** start of Data records **
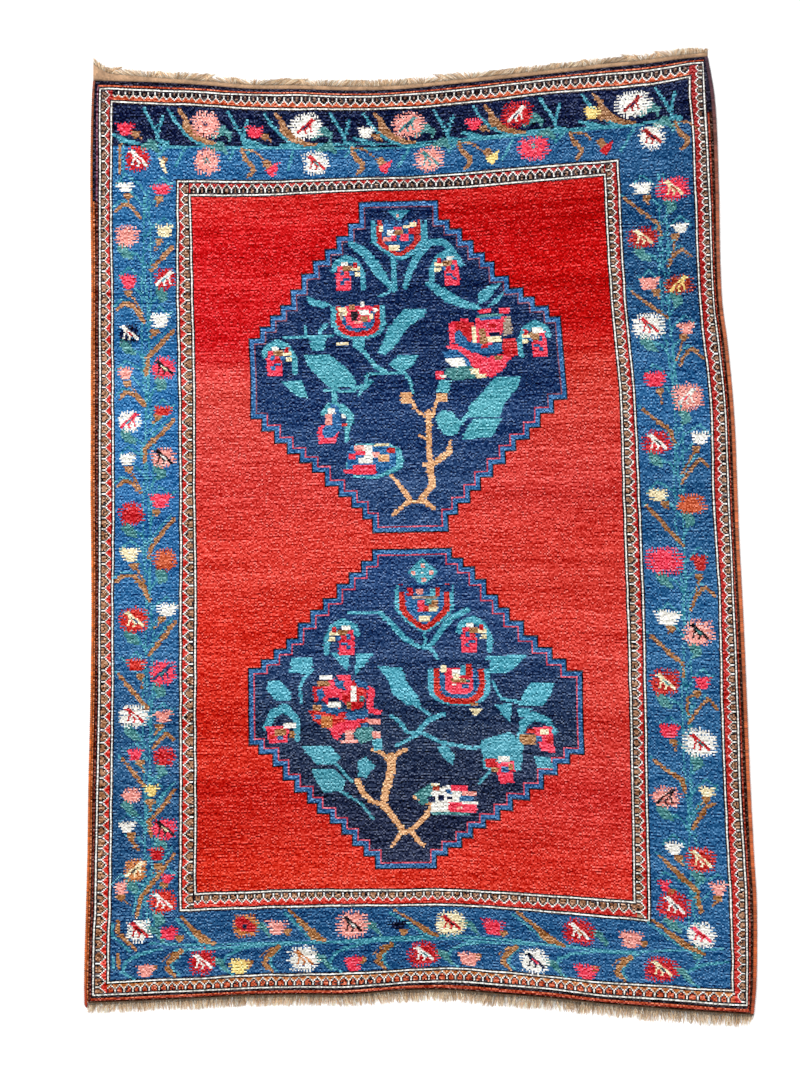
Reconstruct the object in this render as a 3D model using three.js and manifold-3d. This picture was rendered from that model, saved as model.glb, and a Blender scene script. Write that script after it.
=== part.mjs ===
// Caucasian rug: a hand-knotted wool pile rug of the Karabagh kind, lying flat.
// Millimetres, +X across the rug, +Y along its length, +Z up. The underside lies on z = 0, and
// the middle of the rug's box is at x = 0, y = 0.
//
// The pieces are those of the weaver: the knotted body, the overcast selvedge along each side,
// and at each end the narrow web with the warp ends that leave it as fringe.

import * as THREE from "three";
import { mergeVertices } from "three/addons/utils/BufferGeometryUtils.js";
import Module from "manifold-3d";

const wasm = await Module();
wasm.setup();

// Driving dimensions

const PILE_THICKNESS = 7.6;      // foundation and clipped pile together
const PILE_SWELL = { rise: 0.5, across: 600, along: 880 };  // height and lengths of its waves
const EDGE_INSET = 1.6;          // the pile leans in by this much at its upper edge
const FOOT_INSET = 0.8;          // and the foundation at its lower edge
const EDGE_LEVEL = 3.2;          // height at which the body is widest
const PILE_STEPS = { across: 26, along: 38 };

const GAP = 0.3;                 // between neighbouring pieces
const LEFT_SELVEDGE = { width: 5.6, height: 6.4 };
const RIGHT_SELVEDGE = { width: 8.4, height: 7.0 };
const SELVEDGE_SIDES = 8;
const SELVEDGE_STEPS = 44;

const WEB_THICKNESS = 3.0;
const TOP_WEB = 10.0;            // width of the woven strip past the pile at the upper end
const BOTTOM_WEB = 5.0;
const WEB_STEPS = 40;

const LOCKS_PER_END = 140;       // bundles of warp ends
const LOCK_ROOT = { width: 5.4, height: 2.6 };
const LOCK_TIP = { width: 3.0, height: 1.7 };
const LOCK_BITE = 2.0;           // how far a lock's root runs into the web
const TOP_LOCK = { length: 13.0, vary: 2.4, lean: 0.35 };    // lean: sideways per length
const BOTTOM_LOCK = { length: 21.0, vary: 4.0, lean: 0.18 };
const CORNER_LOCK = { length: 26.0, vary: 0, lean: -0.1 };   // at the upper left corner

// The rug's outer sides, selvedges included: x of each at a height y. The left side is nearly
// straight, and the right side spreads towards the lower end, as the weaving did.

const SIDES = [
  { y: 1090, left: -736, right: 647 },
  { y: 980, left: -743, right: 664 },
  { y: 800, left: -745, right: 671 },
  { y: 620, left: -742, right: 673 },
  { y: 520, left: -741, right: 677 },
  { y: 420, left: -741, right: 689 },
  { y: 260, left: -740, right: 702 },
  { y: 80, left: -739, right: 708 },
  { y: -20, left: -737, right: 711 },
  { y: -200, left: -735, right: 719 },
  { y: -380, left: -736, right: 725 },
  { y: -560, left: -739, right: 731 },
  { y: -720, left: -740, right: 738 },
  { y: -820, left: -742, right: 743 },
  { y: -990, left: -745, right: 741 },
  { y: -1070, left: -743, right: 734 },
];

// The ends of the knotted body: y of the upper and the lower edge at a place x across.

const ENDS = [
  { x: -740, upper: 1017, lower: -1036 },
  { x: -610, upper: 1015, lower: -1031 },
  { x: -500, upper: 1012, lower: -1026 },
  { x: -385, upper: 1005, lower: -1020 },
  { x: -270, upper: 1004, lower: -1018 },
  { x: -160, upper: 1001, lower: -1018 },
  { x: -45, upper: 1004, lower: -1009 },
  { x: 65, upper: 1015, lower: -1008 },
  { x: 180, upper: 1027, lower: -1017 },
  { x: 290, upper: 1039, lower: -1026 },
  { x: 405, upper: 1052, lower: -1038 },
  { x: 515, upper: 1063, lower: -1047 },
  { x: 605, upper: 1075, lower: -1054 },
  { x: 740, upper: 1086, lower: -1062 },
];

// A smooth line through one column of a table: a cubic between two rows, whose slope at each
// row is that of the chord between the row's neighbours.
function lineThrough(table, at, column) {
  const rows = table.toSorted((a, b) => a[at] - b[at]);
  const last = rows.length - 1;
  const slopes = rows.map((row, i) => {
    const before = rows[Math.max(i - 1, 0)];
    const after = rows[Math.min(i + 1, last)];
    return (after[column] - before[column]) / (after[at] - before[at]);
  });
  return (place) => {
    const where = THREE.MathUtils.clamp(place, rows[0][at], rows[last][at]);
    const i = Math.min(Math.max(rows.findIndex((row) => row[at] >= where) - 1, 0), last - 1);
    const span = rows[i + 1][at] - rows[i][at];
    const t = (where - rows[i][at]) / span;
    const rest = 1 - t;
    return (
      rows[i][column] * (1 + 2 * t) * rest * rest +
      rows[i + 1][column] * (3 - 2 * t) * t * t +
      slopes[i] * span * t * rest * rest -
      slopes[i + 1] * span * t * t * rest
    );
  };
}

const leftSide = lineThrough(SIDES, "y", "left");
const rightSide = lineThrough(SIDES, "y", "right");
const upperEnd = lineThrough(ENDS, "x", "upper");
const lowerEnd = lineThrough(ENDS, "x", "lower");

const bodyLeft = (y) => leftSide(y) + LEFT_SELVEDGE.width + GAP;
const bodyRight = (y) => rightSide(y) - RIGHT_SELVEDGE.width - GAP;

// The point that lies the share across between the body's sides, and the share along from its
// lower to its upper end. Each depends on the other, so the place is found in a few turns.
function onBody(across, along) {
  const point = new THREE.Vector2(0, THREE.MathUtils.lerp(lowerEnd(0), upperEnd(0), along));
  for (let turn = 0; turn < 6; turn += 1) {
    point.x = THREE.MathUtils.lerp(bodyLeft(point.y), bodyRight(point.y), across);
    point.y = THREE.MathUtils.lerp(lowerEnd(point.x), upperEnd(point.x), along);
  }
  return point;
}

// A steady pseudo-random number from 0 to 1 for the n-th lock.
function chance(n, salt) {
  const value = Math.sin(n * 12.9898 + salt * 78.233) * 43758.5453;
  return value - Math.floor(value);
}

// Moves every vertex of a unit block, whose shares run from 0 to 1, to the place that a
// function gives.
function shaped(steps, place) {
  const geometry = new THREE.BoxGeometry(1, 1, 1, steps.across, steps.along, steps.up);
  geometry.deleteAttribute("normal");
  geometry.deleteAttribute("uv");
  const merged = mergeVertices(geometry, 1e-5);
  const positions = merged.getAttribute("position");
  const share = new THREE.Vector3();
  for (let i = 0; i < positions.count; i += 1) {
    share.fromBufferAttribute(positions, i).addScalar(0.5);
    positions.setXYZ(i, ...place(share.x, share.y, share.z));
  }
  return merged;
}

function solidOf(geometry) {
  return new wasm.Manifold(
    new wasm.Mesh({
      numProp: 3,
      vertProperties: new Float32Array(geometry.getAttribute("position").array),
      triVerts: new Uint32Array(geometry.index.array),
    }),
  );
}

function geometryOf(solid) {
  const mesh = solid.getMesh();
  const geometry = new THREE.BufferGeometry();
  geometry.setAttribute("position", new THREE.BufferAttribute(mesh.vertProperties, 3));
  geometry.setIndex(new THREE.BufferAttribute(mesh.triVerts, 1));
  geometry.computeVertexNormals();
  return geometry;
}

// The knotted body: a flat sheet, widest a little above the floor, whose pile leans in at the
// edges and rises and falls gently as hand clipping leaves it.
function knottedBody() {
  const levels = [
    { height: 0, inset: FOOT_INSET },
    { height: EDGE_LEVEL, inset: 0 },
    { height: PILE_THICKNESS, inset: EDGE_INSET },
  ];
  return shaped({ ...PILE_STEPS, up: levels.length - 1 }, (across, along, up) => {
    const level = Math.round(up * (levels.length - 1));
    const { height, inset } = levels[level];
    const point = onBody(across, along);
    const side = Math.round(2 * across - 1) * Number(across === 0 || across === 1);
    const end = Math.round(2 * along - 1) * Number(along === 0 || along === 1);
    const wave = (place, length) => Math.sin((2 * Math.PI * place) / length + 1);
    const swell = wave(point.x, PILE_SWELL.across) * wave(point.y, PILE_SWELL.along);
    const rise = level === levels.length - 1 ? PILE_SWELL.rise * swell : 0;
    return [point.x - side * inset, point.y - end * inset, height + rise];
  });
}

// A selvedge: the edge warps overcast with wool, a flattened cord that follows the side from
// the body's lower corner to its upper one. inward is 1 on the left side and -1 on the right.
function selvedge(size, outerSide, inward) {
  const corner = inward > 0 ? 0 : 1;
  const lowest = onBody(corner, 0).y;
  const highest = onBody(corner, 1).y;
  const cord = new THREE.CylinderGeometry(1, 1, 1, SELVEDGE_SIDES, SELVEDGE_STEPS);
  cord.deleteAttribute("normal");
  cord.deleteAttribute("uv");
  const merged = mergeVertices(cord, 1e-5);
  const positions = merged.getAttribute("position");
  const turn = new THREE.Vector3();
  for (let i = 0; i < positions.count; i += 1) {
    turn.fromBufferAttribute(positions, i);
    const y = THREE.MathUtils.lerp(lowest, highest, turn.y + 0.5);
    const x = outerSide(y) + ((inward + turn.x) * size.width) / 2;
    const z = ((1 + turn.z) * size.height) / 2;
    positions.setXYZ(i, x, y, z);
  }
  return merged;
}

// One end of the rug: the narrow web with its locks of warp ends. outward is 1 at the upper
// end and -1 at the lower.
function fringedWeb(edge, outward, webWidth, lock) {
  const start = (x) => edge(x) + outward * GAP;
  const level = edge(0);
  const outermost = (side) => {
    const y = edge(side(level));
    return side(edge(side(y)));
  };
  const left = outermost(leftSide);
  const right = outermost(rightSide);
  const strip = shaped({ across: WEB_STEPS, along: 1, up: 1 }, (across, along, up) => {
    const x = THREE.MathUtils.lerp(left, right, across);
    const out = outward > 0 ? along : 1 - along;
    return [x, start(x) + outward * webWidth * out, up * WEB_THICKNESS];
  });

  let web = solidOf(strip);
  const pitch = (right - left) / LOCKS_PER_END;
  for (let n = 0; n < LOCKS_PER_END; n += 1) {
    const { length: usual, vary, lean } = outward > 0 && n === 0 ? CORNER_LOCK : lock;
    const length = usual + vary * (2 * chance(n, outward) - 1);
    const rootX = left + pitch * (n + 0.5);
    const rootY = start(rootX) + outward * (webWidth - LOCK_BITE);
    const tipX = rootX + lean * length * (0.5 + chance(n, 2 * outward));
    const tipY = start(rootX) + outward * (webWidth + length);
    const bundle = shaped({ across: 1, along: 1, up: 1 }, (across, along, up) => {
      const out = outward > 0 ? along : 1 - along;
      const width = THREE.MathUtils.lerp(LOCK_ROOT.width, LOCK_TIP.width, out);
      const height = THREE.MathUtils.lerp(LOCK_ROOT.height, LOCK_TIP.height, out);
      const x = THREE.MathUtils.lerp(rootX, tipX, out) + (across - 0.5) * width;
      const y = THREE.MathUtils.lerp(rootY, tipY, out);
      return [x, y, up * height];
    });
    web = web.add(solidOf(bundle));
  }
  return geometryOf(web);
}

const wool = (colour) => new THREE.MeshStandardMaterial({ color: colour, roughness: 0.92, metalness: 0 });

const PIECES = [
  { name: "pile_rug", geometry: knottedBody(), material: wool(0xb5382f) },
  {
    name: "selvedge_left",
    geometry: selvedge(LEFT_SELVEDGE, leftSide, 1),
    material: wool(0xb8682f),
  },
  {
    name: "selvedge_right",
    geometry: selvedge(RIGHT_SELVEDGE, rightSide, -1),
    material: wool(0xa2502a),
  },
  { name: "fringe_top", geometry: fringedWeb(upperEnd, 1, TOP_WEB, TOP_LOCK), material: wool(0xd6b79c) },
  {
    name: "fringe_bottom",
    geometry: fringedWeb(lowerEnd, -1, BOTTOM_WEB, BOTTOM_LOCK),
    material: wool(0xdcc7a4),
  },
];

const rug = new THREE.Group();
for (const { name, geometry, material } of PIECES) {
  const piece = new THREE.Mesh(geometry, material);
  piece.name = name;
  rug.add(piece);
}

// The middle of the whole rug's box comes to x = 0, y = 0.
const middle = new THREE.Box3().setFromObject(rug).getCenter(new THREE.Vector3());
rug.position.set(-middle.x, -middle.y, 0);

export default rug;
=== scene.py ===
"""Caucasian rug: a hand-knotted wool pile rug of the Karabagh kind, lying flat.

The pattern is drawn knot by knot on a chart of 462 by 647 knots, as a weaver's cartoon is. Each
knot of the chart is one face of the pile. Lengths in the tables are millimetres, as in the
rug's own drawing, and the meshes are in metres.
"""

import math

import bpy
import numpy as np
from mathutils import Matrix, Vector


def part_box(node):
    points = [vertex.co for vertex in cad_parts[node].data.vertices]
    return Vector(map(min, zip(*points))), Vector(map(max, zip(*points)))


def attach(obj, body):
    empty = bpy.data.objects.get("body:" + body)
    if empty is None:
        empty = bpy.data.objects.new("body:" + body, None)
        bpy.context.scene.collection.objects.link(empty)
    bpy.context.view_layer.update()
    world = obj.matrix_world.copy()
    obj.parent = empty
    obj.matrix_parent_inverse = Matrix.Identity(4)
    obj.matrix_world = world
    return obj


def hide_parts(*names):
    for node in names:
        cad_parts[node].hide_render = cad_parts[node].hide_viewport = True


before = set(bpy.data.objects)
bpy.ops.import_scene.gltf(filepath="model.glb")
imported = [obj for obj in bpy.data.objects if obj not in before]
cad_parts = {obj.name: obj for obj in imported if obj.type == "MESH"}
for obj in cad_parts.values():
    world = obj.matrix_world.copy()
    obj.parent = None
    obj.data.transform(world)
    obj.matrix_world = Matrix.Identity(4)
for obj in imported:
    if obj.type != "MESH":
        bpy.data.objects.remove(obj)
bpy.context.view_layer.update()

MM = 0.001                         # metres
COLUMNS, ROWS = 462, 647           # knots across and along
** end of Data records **
** start of Data records **
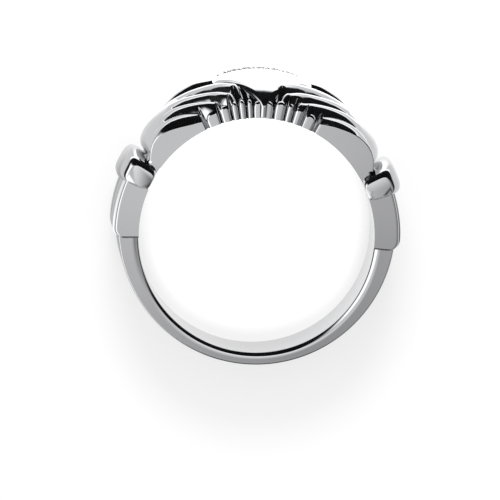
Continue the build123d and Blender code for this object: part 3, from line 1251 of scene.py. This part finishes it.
** end of Data records **
- Directions for this task -
Determine how many lines above contain "model" as a word or string. Give the number alone.

- The reply -
2